▶ [What is expected]: Using the listing below, set down each line from the line containing "springs' wire stays" through the line containing "bpy.context.scene.collection.objects.link(empty)", both ends included, exactly and with nothing added.

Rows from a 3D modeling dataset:

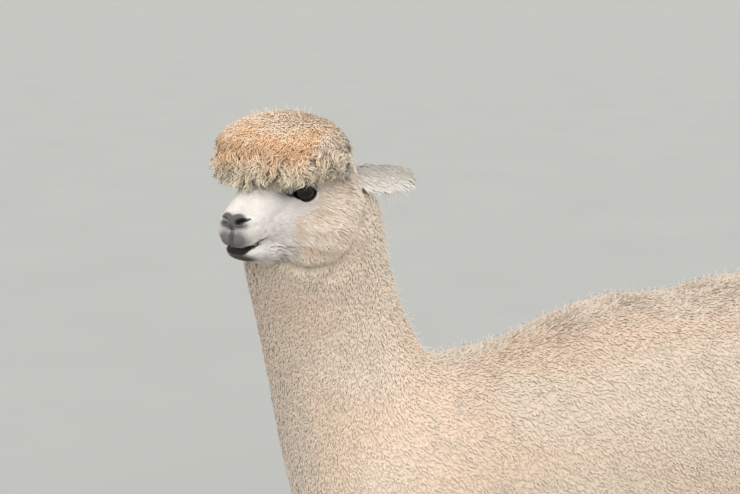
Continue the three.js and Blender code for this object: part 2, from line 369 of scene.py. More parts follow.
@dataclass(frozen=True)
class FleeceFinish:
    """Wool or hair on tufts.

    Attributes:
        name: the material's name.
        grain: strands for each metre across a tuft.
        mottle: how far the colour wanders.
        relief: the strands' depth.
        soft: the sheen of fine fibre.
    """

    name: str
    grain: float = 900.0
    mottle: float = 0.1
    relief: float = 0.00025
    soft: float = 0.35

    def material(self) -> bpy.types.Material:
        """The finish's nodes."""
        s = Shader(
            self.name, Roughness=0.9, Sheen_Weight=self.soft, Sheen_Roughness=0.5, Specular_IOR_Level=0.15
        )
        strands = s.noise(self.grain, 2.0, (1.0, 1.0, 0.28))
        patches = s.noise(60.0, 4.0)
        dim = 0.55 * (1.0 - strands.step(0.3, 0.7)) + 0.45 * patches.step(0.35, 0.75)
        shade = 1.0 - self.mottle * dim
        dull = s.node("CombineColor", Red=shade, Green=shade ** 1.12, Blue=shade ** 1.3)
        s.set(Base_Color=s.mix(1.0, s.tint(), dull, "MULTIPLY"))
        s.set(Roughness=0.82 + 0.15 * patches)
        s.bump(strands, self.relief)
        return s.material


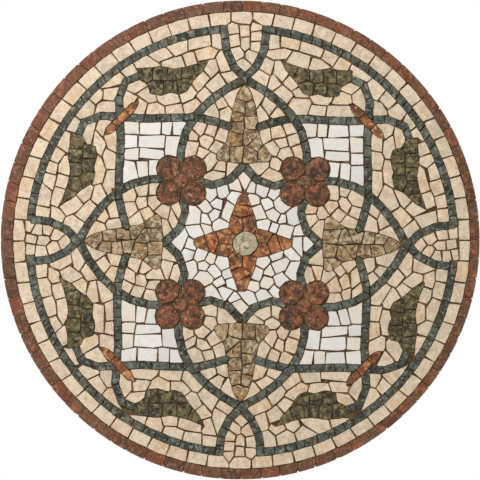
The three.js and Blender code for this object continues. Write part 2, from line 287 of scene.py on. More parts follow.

--

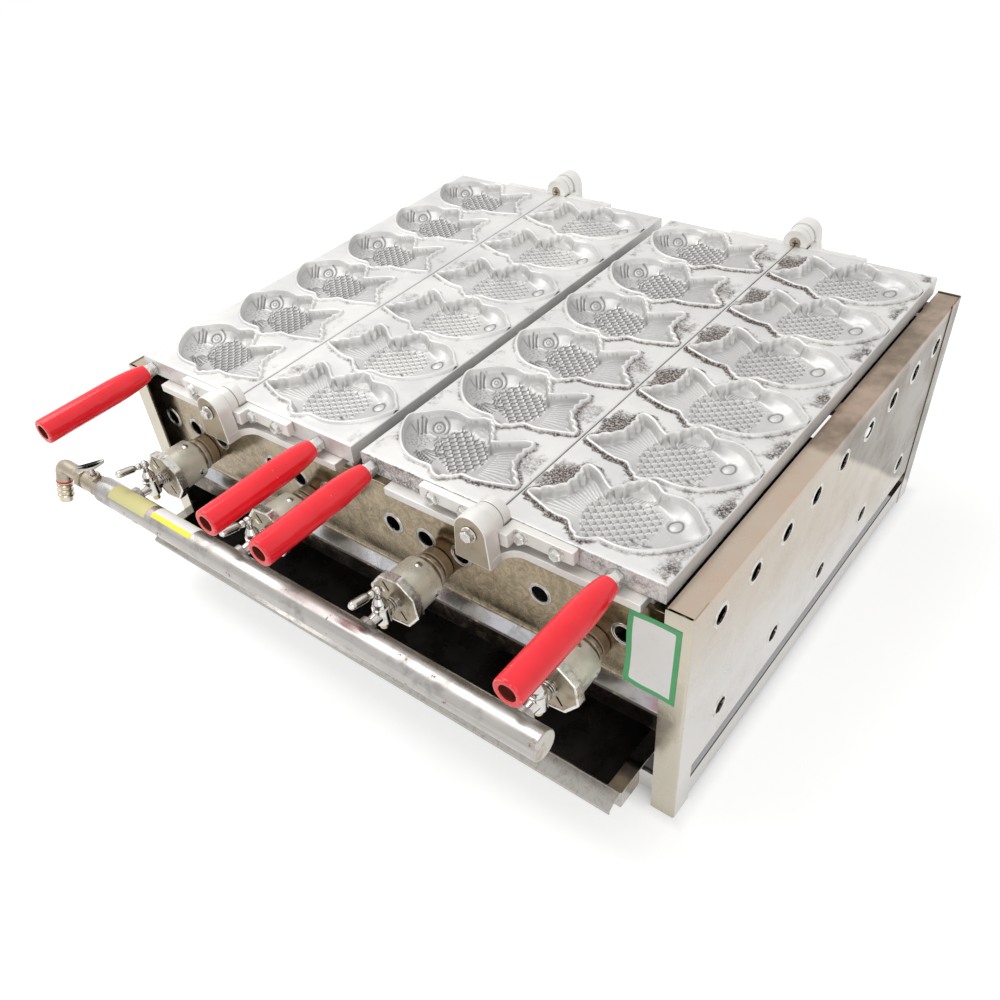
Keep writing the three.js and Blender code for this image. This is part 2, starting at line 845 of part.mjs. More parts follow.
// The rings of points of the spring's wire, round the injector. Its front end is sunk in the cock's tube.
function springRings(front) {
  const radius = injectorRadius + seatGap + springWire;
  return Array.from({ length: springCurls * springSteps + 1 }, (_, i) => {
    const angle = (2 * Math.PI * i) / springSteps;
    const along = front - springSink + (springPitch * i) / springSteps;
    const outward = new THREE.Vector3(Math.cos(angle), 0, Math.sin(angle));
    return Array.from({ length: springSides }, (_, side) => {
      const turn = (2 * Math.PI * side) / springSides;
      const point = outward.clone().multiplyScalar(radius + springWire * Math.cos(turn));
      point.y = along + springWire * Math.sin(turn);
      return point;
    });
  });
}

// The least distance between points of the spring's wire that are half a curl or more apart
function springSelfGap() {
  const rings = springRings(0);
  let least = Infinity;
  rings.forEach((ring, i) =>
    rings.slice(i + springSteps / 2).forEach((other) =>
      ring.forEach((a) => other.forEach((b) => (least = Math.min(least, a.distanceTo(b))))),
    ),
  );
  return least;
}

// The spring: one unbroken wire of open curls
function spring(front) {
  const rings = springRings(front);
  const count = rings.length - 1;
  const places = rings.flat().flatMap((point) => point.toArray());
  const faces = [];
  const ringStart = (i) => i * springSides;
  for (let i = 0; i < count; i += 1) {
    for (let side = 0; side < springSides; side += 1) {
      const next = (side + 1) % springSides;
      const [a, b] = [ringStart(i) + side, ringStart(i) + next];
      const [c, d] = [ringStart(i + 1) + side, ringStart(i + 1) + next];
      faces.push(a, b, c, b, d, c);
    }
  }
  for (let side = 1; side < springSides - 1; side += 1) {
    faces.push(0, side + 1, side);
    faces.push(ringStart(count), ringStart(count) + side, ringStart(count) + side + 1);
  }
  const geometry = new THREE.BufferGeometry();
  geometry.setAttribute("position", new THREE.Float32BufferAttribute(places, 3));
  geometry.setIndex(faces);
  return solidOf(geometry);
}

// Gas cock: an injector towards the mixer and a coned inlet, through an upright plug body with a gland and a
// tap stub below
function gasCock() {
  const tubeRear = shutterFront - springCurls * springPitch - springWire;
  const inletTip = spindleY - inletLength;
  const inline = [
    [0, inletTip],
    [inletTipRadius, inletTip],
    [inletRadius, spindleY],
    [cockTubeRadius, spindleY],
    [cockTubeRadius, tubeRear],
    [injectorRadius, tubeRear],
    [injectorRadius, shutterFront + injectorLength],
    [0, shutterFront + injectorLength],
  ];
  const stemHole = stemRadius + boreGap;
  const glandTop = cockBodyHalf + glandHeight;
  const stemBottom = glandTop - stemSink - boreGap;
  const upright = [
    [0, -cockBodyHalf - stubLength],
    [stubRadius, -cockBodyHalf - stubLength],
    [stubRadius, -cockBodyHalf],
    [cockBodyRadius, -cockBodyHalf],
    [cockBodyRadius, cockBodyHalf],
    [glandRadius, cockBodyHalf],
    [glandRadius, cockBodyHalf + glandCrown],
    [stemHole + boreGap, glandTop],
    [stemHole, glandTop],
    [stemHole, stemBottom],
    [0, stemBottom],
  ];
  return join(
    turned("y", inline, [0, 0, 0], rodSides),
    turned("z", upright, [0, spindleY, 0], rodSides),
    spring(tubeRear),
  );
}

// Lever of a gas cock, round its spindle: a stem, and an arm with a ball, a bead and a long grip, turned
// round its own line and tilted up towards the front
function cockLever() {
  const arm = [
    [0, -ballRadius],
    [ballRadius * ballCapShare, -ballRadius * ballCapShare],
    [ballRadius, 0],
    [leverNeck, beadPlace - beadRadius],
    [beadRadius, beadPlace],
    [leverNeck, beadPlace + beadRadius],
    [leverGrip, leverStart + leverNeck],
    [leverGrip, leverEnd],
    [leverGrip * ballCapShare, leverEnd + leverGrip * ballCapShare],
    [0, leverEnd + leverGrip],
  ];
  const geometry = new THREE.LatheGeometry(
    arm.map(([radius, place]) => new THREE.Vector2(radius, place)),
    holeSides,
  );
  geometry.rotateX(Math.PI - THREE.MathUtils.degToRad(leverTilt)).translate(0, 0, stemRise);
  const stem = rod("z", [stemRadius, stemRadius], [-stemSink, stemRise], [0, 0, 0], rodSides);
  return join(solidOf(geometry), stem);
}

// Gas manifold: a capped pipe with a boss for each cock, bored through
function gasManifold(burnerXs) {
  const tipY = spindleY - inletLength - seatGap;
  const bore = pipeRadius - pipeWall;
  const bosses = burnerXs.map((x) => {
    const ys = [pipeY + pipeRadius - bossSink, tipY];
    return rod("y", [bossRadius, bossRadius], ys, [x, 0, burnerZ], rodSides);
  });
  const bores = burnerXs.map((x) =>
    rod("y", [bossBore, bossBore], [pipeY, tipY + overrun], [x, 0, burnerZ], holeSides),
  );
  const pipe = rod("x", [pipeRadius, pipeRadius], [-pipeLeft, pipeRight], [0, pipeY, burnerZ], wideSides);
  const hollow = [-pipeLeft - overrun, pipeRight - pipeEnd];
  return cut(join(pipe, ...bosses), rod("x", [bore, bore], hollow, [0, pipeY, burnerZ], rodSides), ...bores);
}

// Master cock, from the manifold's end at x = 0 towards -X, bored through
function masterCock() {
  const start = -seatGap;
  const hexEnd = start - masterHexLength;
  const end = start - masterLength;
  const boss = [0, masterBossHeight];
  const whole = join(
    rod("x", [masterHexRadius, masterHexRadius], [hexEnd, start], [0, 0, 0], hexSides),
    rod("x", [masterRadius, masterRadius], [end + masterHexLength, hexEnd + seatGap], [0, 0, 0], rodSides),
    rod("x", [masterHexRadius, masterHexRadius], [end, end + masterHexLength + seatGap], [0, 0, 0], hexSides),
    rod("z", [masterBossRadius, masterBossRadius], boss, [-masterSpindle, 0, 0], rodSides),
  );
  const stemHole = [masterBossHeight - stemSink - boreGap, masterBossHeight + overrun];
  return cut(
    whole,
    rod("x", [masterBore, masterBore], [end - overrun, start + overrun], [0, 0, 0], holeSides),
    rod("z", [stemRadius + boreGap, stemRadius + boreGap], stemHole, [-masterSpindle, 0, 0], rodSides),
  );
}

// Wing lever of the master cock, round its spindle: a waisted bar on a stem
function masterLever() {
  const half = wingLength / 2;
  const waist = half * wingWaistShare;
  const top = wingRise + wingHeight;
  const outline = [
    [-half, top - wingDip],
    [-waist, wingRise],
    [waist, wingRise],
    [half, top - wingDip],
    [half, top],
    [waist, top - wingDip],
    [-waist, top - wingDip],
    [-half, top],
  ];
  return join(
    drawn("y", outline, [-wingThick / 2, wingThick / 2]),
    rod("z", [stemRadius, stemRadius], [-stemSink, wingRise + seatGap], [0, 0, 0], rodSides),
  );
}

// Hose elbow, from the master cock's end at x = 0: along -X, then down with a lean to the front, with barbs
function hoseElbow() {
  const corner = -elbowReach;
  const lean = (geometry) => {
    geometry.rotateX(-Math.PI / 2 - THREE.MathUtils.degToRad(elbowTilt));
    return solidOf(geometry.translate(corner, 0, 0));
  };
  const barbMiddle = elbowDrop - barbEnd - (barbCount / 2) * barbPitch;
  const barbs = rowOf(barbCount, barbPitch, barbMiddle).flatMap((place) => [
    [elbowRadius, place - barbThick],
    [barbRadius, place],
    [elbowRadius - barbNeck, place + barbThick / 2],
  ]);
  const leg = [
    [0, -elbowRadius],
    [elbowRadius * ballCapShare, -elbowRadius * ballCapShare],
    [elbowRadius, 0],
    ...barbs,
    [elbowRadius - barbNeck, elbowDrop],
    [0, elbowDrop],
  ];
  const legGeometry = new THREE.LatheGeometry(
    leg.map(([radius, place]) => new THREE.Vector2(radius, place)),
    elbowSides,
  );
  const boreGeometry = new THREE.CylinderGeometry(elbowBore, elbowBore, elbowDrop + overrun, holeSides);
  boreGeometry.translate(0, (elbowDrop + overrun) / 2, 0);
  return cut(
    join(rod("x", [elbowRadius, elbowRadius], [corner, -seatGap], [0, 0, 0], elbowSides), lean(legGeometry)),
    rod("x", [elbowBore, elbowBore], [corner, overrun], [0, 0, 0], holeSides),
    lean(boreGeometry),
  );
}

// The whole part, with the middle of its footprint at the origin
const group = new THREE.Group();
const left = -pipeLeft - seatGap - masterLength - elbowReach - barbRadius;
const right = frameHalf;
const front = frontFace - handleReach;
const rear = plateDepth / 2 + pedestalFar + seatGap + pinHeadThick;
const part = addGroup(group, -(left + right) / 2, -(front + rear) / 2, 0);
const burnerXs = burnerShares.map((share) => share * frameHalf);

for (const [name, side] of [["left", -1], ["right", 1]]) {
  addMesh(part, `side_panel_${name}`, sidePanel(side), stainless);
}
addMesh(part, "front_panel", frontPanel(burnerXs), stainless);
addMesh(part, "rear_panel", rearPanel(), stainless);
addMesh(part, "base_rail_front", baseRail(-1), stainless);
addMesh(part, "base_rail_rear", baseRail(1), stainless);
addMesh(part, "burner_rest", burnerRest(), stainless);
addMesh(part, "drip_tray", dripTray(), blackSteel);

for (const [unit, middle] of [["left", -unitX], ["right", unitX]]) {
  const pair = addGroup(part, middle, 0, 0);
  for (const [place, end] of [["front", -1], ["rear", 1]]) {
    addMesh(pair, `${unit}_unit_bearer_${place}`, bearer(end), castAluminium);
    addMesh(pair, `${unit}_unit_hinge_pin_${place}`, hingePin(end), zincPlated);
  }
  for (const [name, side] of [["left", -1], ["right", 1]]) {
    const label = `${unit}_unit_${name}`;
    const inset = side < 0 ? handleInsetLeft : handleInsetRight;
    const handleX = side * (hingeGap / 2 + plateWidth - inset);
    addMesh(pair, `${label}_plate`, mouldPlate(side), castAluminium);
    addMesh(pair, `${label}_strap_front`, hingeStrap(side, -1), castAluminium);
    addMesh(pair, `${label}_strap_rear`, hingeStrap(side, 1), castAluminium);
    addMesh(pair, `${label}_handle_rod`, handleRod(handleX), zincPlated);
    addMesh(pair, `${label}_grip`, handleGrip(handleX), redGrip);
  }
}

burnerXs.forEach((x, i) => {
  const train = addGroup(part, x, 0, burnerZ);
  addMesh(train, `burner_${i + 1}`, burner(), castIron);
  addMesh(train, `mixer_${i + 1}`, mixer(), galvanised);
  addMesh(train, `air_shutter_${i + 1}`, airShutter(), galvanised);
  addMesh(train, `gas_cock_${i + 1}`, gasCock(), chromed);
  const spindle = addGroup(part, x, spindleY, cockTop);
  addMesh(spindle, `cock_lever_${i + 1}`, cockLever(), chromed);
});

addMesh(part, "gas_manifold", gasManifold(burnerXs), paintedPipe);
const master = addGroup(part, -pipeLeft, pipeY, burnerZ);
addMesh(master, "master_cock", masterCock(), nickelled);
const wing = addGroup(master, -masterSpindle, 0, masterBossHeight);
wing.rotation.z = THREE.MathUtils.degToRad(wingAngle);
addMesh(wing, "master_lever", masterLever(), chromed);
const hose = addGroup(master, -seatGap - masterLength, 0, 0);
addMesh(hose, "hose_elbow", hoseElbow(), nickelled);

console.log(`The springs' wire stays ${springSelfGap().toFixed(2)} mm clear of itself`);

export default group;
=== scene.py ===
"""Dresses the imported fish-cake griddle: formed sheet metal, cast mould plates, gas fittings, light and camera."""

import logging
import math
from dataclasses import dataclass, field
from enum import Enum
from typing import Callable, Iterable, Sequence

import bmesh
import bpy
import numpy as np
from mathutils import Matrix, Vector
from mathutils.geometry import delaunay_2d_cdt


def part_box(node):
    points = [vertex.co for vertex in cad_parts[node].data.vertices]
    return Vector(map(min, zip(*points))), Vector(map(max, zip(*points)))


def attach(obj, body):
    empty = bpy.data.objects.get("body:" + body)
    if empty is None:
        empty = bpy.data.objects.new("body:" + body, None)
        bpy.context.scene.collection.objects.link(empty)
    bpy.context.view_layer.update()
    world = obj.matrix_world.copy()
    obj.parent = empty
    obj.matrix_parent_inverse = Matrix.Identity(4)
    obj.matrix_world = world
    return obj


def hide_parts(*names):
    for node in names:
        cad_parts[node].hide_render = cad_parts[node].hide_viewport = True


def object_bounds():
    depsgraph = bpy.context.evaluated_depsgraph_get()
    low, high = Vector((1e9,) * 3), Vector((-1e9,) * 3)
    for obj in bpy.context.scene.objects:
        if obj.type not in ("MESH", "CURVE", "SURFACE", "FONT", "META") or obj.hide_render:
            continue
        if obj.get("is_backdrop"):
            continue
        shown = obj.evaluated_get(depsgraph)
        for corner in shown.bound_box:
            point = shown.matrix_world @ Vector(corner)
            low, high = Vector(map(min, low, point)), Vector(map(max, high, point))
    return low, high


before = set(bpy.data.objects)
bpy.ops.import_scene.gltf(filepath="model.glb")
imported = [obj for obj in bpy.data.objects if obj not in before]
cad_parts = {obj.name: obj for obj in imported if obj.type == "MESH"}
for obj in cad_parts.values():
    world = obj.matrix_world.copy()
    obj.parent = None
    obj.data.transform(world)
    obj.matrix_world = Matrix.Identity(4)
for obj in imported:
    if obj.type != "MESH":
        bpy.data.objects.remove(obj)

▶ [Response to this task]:
console.log(`The springs' wire stays ${springSelfGap().toFixed(2)} mm clear of itself`);

export default group;
=== scene.py ===
"""Dresses the imported fish-cake griddle: formed sheet metal, cast mould plates, gas fittings, light and camera."""

import logging
import math
from dataclasses import dataclass, field
from enum import Enum
from typing import Callable, Iterable, Sequence

import bmesh
import bpy
import numpy as np
from mathutils import Matrix, Vector
from mathutils.geometry import delaunay_2d_cdt


def part_box(node):
    points = [vertex.co for vertex in cad_parts[node].data.vertices]
    return Vector(map(min, zip(*points))), Vector(map(max, zip(*points)))


def attach(obj, body):
    empty = bpy.data.objects.get("body:" + body)
    if empty is None:
        empty = bpy.data.objects.new("body:" + body, None)
        bpy.context.scene.collection.objects.link(empty)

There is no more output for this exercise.